Cela com­mence par l’adoption rapi­de des stan­dards, la recherche de mutu­al­i­sa­tion au tra­vers de parte­nar­i­ats, un plan mar­ket­ing clair et l’adoption de méth­odes agiles facil­i­tant le test and learn.

CONTINUER À INNOVER

Dans un con­texte d’accélération de l’innovation dans le monde des paiements, les ban­ques ont des atouts indé­ni­ables : con­fi­ance des con­som­ma­teurs et force de frappe industrielle. 

Elles doivent cepen­dant résoudre l’équation d’une expéri­ence client opti­misée et d’une stricte appli­ca­tion des exi­gences régle­men­taires et de conformité. 

La solu­tion peut être apportée par des parte­nar­i­ats avec des fin­techs, dont les dif­férents mod­èles sont encore à tester. 

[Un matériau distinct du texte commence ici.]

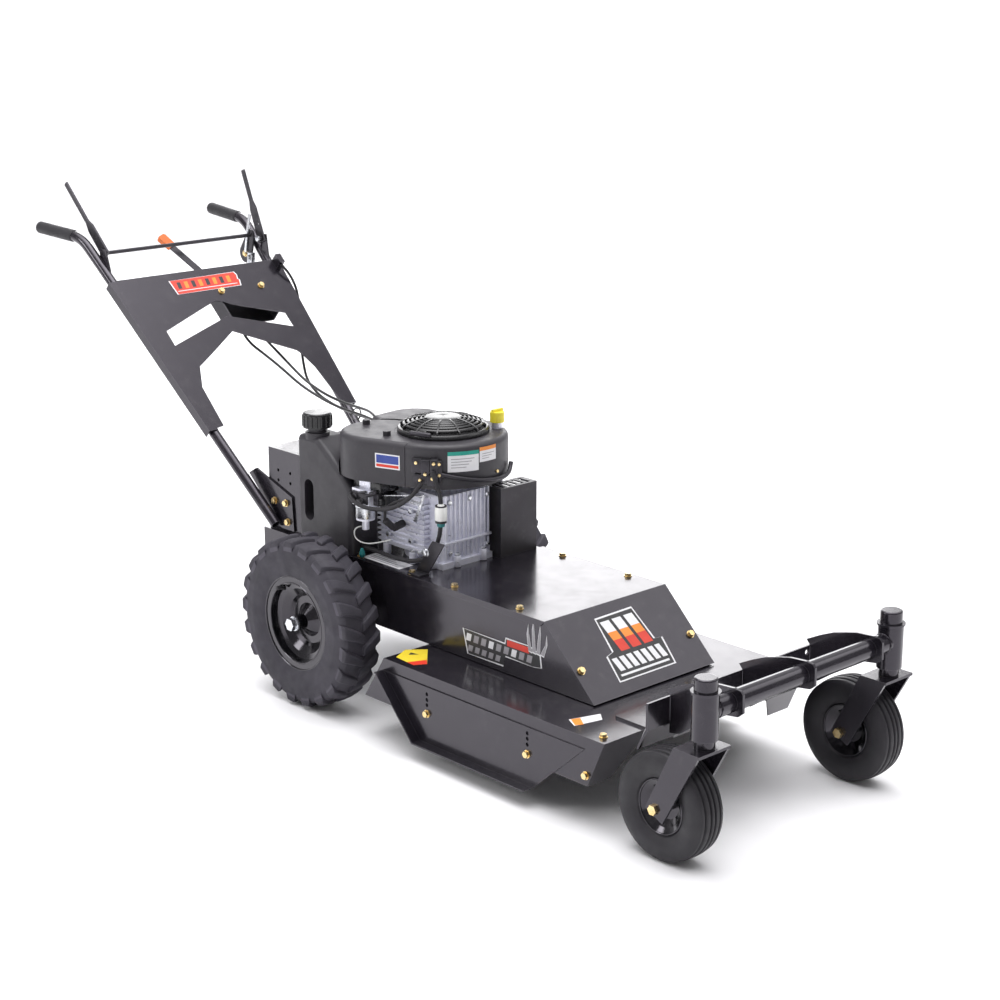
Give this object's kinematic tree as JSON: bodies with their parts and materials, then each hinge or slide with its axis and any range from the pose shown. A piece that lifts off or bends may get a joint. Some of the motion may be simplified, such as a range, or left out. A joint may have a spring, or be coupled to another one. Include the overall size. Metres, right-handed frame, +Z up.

TROIS NOUVEAUX INSTRUMENTS DE PAIEMENT EN EUROS :

  • Le virement SEPA, ou virement SCT (pour SEPA Credit Transfer) est un instrument de paiement en euros destiné à l’exécution de transferts de fonds entre des comptes situés dans la zone SEPA : les 27 pays de l’Union européenne + Norvège, Islande, Liechtenstein et Suisse.
  • Le prélèvement SEPA, ou SDD (SEPA Direct Debit) est un mode de paiement utilisé dans l’Union européenne et l’AELE. C’est le moyen de paiement par lequel le titulaire d’un compte bancaire ou postal autorise un créancier à prélever sur ce compte toute somme due à ce dernier. Les conditions de paiement sont identiques quel que soit le pays du créancier et celui du débiteur.
  • Instant Payment, tel que défini par l’Euro Retail Payments Board, est une « solution de paiement électronique disponible 24/7/365, résultant d’une compensation interbancaire immédiate ou quasi immédiate de l’opération et du crédit du compte du bénéficiaire avec une demande de confirmation au payeur ».
    Ce système est déjà utilisé au Danemark et au Royaume-Uni où les particuliers peuvent effectuer des virements de compte à compte en dix secondes. Ce sera bientôt possible – sans doute fin 2017 selon le site BforBank – en France et dans le reste de l’Europe où ces transactions prennent actuellement environ deux jours.